**STORED DATA:**
......

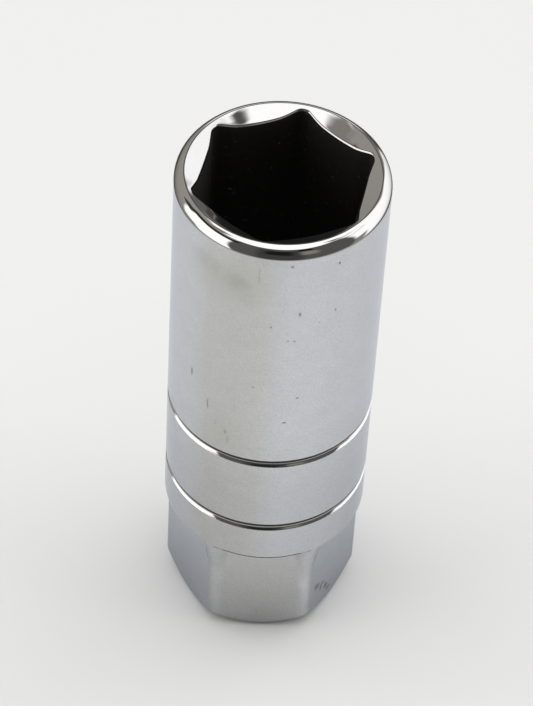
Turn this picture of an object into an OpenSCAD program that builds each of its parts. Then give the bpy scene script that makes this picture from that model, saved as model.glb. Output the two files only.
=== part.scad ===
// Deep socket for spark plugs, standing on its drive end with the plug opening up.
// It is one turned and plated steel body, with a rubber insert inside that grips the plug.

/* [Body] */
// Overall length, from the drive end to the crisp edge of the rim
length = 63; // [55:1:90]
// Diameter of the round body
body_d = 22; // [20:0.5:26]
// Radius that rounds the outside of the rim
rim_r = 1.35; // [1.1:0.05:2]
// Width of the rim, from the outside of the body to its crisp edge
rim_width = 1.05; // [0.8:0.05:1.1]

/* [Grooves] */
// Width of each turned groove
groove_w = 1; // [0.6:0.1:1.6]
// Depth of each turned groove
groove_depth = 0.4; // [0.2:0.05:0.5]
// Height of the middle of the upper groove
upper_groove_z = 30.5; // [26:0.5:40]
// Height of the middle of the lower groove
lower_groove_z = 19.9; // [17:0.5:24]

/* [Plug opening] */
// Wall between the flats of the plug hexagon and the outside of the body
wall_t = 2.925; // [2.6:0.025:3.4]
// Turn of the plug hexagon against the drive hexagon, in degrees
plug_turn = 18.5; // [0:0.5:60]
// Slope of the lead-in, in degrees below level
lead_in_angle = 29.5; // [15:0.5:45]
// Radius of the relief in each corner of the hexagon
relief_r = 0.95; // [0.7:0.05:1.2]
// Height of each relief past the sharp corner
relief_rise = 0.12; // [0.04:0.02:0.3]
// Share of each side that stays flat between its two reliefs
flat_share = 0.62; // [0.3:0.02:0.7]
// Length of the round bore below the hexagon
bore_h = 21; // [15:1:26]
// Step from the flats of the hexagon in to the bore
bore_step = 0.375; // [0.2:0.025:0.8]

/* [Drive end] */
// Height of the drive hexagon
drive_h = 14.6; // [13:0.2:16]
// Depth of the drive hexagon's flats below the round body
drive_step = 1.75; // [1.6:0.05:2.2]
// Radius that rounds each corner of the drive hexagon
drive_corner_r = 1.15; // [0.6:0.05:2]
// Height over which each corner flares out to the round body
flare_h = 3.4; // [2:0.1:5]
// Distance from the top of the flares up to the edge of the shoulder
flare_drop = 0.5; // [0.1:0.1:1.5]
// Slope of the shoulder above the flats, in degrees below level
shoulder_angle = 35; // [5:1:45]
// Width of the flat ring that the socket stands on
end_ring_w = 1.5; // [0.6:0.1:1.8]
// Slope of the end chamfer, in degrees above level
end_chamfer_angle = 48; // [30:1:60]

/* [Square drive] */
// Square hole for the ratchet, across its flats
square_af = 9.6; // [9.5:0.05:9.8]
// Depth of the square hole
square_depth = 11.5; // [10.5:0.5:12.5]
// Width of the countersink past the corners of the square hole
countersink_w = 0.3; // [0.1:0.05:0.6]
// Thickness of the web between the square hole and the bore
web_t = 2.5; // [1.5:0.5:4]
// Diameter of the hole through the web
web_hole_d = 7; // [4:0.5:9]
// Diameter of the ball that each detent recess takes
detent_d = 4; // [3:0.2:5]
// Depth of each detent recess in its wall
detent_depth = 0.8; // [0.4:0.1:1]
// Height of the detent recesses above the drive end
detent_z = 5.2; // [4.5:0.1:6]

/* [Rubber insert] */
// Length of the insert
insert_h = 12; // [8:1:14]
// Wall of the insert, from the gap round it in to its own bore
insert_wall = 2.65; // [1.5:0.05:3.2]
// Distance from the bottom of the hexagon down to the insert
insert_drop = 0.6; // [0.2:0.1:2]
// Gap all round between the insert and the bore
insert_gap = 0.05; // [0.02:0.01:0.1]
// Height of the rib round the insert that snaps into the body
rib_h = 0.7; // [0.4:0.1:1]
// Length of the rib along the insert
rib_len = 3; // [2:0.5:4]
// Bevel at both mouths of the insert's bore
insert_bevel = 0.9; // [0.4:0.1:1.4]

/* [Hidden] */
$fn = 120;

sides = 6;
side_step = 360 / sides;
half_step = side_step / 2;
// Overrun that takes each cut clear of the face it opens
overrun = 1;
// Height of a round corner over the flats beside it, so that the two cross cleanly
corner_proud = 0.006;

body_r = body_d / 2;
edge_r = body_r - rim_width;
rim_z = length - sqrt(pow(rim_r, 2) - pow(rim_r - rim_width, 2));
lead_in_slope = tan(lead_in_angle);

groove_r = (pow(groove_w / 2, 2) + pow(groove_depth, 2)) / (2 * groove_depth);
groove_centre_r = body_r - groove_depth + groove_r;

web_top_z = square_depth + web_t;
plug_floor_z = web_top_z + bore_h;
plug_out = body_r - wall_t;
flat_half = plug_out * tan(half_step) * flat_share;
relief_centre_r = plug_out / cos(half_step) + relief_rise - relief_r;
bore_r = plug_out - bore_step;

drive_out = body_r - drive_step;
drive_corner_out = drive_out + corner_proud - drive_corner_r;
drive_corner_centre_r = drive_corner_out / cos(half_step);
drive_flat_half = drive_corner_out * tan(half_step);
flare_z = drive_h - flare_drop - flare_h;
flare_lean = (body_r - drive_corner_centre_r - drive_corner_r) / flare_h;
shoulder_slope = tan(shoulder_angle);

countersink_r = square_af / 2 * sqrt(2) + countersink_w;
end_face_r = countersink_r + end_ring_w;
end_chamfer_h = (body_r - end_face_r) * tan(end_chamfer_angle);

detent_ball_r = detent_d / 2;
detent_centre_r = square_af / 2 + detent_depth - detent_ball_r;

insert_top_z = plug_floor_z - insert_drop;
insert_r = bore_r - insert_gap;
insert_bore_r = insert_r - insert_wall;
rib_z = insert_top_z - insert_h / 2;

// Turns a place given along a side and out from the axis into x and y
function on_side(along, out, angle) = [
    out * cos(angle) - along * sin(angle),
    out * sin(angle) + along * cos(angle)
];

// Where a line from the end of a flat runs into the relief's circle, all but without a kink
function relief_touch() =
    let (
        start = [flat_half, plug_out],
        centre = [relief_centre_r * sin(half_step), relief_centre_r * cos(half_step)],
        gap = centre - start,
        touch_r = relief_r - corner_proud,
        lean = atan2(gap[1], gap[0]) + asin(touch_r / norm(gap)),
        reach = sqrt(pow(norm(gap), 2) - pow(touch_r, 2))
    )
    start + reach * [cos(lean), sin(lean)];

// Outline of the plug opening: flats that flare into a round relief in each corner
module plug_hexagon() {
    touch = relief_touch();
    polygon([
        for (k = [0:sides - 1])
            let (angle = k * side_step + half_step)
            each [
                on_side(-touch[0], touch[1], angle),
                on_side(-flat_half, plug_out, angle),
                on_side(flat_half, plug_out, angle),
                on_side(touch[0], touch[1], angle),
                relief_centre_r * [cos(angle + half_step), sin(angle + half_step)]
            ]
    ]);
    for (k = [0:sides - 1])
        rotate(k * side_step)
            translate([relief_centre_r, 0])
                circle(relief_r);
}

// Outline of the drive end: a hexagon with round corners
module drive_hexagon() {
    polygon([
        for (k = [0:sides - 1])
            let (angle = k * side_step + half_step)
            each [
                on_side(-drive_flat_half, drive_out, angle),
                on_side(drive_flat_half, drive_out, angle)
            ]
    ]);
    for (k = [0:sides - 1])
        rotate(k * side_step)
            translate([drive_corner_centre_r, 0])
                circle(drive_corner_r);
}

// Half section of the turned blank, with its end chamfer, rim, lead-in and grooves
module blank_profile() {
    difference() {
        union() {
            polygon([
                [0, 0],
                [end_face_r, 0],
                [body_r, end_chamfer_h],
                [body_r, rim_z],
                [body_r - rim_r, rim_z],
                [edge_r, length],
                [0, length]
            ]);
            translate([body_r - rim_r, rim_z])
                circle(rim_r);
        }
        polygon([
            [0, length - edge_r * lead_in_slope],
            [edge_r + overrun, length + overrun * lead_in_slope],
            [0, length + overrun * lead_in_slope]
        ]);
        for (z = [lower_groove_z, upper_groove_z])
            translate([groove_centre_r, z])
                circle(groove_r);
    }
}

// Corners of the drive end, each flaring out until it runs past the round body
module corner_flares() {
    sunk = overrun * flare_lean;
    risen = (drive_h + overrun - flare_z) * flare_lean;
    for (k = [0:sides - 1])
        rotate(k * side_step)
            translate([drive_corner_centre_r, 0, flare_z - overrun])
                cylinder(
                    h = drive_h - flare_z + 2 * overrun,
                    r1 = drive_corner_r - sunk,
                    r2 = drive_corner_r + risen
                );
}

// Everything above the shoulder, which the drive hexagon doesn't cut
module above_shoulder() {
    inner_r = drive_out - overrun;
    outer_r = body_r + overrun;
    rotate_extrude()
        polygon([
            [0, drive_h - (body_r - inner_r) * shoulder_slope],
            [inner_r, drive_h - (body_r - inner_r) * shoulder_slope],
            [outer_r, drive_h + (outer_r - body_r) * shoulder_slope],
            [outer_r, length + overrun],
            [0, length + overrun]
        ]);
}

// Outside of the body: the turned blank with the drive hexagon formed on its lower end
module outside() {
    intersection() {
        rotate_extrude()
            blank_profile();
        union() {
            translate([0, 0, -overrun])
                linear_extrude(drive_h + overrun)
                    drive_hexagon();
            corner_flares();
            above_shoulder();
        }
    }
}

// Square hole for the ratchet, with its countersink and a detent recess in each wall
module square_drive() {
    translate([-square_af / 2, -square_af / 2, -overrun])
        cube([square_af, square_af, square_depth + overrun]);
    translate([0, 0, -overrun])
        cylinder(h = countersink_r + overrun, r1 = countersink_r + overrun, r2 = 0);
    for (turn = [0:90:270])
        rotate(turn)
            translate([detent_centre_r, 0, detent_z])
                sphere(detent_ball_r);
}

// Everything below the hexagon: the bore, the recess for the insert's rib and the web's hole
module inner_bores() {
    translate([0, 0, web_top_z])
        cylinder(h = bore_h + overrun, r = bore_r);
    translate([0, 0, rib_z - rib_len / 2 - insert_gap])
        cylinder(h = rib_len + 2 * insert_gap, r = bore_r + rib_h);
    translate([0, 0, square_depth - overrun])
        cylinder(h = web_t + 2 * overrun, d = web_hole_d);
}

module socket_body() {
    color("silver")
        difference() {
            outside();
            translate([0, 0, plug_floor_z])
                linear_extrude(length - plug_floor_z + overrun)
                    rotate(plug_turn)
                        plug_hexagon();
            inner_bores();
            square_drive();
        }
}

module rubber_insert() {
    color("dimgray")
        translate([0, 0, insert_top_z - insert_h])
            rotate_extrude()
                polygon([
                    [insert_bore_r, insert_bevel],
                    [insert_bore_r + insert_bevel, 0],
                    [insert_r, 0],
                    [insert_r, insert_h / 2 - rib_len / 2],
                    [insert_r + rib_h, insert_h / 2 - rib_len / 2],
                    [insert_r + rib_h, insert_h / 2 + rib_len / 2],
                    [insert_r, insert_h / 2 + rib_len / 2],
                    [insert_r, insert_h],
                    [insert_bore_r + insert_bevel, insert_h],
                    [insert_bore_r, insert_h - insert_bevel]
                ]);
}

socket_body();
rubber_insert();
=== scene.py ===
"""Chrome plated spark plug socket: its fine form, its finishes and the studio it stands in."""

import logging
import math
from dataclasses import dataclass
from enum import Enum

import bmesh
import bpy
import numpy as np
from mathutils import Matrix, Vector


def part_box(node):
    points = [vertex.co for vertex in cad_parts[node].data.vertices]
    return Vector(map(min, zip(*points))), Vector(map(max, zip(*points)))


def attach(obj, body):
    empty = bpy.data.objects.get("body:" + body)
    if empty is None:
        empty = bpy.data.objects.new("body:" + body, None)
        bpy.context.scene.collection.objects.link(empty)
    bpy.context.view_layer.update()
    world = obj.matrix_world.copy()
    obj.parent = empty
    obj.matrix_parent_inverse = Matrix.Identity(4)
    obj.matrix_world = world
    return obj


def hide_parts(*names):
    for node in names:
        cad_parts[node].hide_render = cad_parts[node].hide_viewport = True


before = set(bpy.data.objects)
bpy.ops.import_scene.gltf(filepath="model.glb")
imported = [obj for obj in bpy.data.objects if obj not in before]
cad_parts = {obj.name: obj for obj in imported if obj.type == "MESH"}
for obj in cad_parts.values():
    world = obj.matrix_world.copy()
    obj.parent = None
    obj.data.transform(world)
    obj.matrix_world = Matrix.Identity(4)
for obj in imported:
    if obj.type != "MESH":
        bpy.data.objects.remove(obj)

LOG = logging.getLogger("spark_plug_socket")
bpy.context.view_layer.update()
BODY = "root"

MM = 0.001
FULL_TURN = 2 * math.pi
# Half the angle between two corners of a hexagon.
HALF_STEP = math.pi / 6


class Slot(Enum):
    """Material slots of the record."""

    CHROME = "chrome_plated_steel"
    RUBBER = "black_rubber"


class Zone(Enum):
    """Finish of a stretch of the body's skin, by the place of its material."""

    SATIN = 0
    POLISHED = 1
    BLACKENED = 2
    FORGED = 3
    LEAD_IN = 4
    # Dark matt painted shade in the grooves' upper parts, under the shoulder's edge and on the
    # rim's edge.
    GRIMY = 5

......

**YOUR INSTRUCTIONS:**
What you return should be the lines from the start of the data through the line with "rim_width = 1.05; // [0.8:0.05:1.1]", quoted exactly and nothing more.

**COMPLETED TASK:**
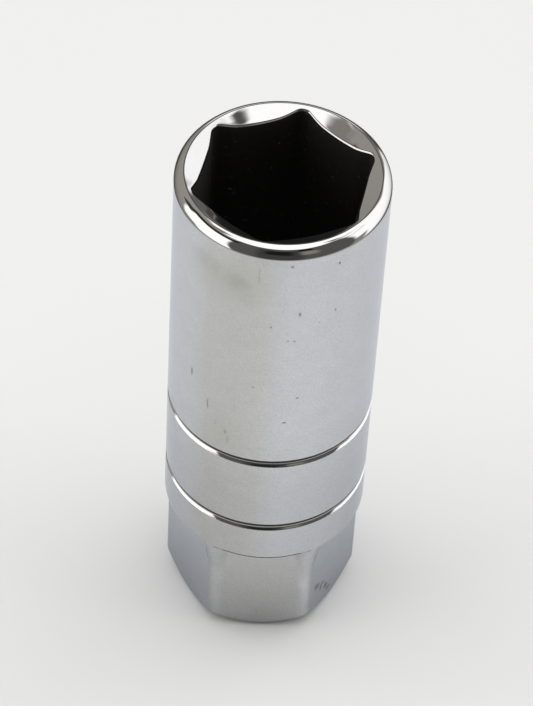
Turn this picture of an object into an OpenSCAD program that builds each of its parts. Then give the bpy scene script that makes this picture from that model, saved as model.glb. Output the two files only.
=== part.scad ===
// Deep socket for spark plugs, standing on its drive end with the plug opening up.
// It is one turned and plated steel body, with a rubber insert inside that grips the plug.

/* [Body] */
// Overall length, from the drive end to the crisp edge of the rim
length = 63; // [55:1:90]
// Diameter of the round body
body_d = 22; // [20:0.5:26]
// Radius that rounds the outside of the rim
rim_r = 1.35; // [1.1:0.05:2]
// Width of the rim, from the outside of the body to its crisp edge
rim_width = 1.05; // [0.8:0.05:1.1]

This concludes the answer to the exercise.